- [SUPPLIED INFORMATION]
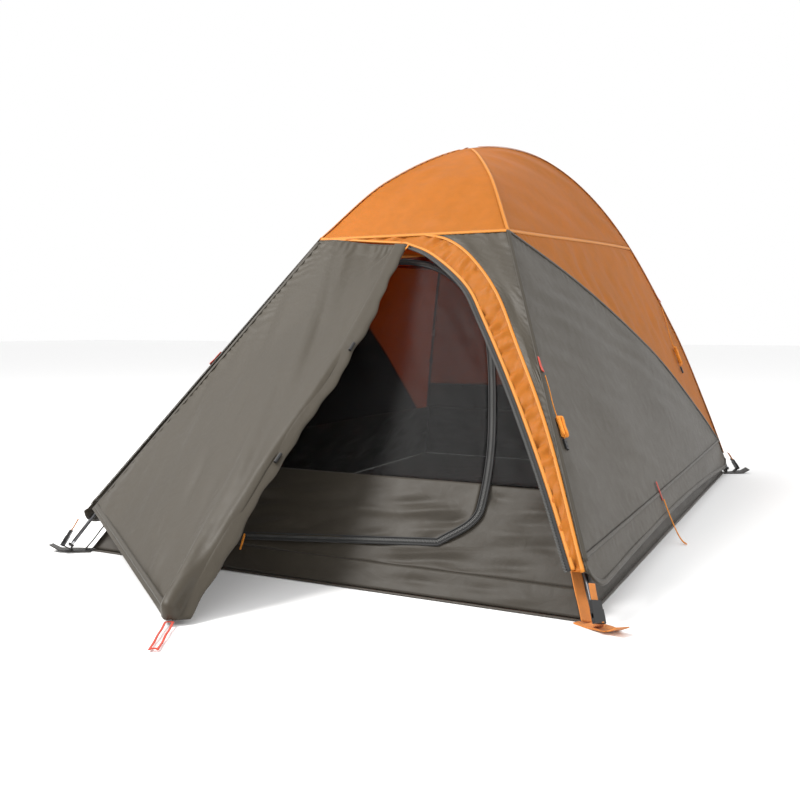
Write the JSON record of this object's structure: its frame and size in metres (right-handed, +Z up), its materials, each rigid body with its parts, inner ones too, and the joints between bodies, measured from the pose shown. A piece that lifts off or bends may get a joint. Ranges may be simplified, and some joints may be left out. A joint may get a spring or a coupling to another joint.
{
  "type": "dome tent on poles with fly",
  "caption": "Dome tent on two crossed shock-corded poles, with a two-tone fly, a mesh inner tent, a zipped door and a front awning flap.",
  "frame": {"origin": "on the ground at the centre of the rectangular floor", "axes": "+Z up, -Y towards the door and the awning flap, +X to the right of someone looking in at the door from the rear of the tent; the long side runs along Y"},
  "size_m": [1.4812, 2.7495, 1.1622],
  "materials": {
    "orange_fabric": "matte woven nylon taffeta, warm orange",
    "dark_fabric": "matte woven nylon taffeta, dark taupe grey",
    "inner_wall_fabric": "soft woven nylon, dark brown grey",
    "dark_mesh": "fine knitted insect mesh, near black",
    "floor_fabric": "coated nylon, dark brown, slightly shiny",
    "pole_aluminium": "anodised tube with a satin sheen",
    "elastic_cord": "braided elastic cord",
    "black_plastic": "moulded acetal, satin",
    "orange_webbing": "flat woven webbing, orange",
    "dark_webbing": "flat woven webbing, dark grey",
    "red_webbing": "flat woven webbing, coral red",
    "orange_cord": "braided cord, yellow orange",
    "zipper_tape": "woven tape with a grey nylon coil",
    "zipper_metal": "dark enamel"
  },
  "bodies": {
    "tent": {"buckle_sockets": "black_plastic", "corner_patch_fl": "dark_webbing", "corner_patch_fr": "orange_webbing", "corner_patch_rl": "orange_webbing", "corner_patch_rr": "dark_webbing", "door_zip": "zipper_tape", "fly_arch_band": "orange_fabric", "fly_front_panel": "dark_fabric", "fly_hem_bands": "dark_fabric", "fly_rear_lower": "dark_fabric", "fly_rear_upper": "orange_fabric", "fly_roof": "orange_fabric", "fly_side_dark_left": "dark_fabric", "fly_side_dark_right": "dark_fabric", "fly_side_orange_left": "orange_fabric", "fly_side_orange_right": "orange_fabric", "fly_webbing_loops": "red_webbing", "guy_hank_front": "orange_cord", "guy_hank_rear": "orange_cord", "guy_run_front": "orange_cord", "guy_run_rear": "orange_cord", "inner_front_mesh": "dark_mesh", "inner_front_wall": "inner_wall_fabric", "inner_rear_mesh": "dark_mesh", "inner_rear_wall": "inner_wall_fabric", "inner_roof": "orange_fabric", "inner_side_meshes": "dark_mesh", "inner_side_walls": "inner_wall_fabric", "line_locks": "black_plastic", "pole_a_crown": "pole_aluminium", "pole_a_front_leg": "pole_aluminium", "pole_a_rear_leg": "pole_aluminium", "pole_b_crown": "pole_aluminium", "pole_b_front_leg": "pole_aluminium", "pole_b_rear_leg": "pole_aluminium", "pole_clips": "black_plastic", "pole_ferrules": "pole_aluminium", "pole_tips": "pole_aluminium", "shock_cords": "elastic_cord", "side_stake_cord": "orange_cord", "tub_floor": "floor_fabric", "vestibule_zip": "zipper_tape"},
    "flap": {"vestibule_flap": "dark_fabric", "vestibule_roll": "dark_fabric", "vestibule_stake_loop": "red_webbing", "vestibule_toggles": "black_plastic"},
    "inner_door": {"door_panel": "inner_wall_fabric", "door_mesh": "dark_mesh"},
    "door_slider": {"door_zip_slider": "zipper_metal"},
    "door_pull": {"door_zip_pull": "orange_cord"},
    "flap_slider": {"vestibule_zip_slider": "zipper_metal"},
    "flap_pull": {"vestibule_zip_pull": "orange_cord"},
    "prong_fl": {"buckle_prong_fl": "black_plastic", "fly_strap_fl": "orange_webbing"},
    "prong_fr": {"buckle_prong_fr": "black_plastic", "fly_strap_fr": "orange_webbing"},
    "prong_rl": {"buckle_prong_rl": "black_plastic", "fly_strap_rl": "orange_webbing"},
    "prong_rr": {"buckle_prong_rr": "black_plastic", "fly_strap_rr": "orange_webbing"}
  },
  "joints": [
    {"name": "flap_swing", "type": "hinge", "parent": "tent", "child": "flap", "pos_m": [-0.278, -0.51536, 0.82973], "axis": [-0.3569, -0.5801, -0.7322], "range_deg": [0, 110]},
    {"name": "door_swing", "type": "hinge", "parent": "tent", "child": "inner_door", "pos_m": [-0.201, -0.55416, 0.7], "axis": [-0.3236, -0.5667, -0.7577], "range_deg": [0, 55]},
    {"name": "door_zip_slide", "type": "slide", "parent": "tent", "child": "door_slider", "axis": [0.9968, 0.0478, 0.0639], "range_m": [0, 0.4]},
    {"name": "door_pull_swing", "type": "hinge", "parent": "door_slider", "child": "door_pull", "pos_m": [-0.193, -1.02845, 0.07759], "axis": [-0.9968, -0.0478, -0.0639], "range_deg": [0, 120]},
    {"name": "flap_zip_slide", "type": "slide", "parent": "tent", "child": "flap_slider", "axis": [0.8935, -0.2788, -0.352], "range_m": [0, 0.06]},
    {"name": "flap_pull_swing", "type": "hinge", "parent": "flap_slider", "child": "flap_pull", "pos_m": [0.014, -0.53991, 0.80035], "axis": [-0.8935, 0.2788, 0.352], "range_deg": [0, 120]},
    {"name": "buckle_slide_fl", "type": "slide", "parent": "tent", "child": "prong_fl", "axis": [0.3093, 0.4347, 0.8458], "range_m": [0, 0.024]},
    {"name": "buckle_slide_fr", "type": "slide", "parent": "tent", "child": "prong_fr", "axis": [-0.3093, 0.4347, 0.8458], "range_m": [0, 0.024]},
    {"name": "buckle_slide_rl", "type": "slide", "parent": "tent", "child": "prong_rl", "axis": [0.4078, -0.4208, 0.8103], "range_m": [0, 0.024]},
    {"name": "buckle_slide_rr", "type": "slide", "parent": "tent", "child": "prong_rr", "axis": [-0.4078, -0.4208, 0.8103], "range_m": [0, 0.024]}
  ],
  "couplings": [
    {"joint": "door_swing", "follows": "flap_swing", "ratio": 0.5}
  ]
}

- [INSTRUCTIONS TO FOLLOW]
Reproduce the listing shown above in its entirety, exactly.

- [ANSWER TO THE EXERCISE]
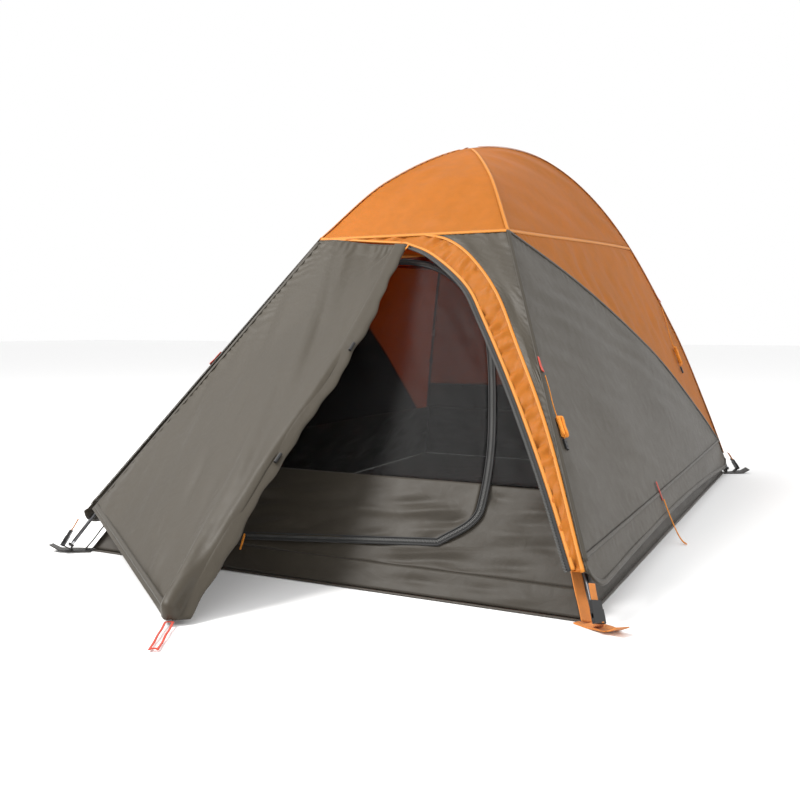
Write the JSON record of this object's structure: its frame and size in metres (right-handed, +Z up), its materials, each rigid body with its parts, inner ones too, and the joints between bodies, measured from the pose shown. A piece that lifts off or bends may get a joint. Ranges may be simplified, and some joints may be left out. A joint may get a spring or a coupling to another joint.
{
  "type": "dome tent on poles with fly",
  "caption": "Dome tent on two crossed shock-corded poles, with a two-tone fly, a mesh inner tent, a zipped door and a front awning flap.",
  "frame": {"origin": "on the ground at the centre of the rectangular floor", "axes": "+Z up, -Y towards the door and the awning flap, +X to the right of someone looking in at the door from the rear of the tent; the long side runs along Y"},
  "size_m": [1.4812, 2.7495, 1.1622],
  "materials": {
    "orange_fabric": "matte woven nylon taffeta, warm orange",
    "dark_fabric": "matte woven nylon taffeta, dark taupe grey",
    "inner_wall_fabric": "soft woven nylon, dark brown grey",
    "dark_mesh": "fine knitted insect mesh, near black",
    "floor_fabric": "coated nylon, dark brown, slightly shiny",
    "pole_aluminium": "anodised tube with a satin sheen",
    "elastic_cord": "braided elastic cord",
    "black_plastic": "moulded acetal, satin",
    "orange_webbing": "flat woven webbing, orange",
    "dark_webbing": "flat woven webbing, dark grey",
    "red_webbing": "flat woven webbing, coral red",
    "orange_cord": "braided cord, yellow orange",
    "zipper_tape": "woven tape with a grey nylon coil",
    "zipper_metal": "dark enamel"
  },
  "bodies": {
    "tent": {"buckle_sockets": "black_plastic", "corner_patch_fl": "dark_webbing", "corner_patch_fr": "orange_webbing", "corner_patch_rl": "orange_webbing", "corner_patch_rr": "dark_webbing", "door_zip": "zipper_tape", "fly_arch_band": "orange_fabric", "fly_front_panel": "dark_fabric", "fly_hem_bands": "dark_fabric", "fly_rear_lower": "dark_fabric", "fly_rear_upper": "orange_fabric", "fly_roof": "orange_fabric", "fly_side_dark_left": "dark_fabric", "fly_side_dark_right": "dark_fabric", "fly_side_orange_left": "orange_fabric", "fly_side_orange_right": "orange_fabric", "fly_webbing_loops": "red_webbing", "guy_hank_front": "orange_cord", "guy_hank_rear": "orange_cord", "guy_run_front": "orange_cord", "guy_run_rear": "orange_cord", "inner_front_mesh": "dark_mesh", "inner_front_wall": "inner_wall_fabric", "inner_rear_mesh": "dark_mesh", "inner_rear_wall": "inner_wall_fabric", "inner_roof": "orange_fabric", "inner_side_meshes": "dark_mesh", "inner_side_walls": "inner_wall_fabric", "line_locks": "black_plastic", "pole_a_crown": "pole_aluminium", "pole_a_front_leg": "pole_aluminium", "pole_a_rear_leg": "pole_aluminium", "pole_b_crown": "pole_aluminium", "pole_b_front_leg": "pole_aluminium", "pole_b_rear_leg": "pole_aluminium", "pole_clips": "black_plastic", "pole_ferrules": "pole_aluminium", "pole_tips": "pole_aluminium", "shock_cords": "elastic_cord", "side_stake_cord": "orange_cord", "tub_floor": "floor_fabric", "vestibule_zip": "zipper_tape"},
    "flap": {"vestibule_flap": "dark_fabric", "vestibule_roll": "dark_fabric", "vestibule_stake_loop": "red_webbing", "vestibule_toggles": "black_plastic"},
    "inner_door": {"door_panel": "inner_wall_fabric", "door_mesh": "dark_mesh"},
    "door_slider": {"door_zip_slider": "zipper_metal"},
    "door_pull": {"door_zip_pull": "orange_cord"},
    "flap_slider": {"vestibule_zip_slider": "zipper_metal"},
    "flap_pull": {"vestibule_zip_pull": "orange_cord"},
    "prong_fl": {"buckle_prong_fl": "black_plastic", "fly_strap_fl": "orange_webbing"},
    "prong_fr": {"buckle_prong_fr": "black_plastic", "fly_strap_fr": "orange_webbing"},
    "prong_rl": {"buckle_prong_rl": "black_plastic", "fly_strap_rl": "orange_webbing"},
    "prong_rr": {"buckle_prong_rr": "black_plastic", "fly_strap_rr": "orange_webbing"}
  },
  "joints": [
    {"name": "flap_swing", "type": "hinge", "parent": "tent", "child": "flap", "pos_m": [-0.278, -0.51536, 0.82973], "axis": [-0.3569, -0.5801, -0.7322], "range_deg": [0, 110]},
    {"name": "door_swing", "type": "hinge", "parent": "tent", "child": "inner_door", "pos_m": [-0.201, -0.55416, 0.7], "axis": [-0.3236, -0.5667, -0.7577], "range_deg": [0, 55]},
    {"name": "door_zip_slide", "type": "slide", "parent": "tent", "child": "door_slider", "axis": [0.9968, 0.0478, 0.0639], "range_m": [0, 0.4]},
    {"name": "door_pull_swing", "type": "hinge", "parent": "door_slider", "child": "door_pull", "pos_m": [-0.193, -1.02845, 0.07759], "axis": [-0.9968, -0.0478, -0.0639], "range_deg": [0, 120]},
    {"name": "flap_zip_slide", "type": "slide", "parent": "tent", "child": "flap_slider", "axis": [0.8935, -0.2788, -0.352], "range_m": [0, 0.06]},
    {"name": "flap_pull_swing", "type": "hinge", "parent": "flap_slider", "child": "flap_pull", "pos_m": [0.014, -0.53991, 0.80035], "axis": [-0.8935, 0.2788, 0.352], "range_deg": [0, 120]},
    {"name": "buckle_slide_fl", "type": "slide", "parent": "tent", "child": "prong_fl", "axis": [0.3093, 0.4347, 0.8458], "range_m": [0, 0.024]},
    {"name": "buckle_slide_fr", "type": "slide", "parent": "tent", "child": "prong_fr", "axis": [-0.3093, 0.4347, 0.8458], "range_m": [0, 0.024]},
    {"name": "buckle_slide_rl", "type": "slide", "parent": "tent", "child": "prong_rl", "axis": [0.4078, -0.4208, 0.8103], "range_m": [0, 0.024]},
    {"name": "buckle_slide_rr", "type": "slide", "parent": "tent", "child": "prong_rr", "axis": [-0.4078, -0.4208, 0.8103], "range_m": [0, 0.024]}
  ],
  "couplings": [
    {"joint": "door_swing", "follows": "flap_swing", "ratio": 0.5}
  ]
}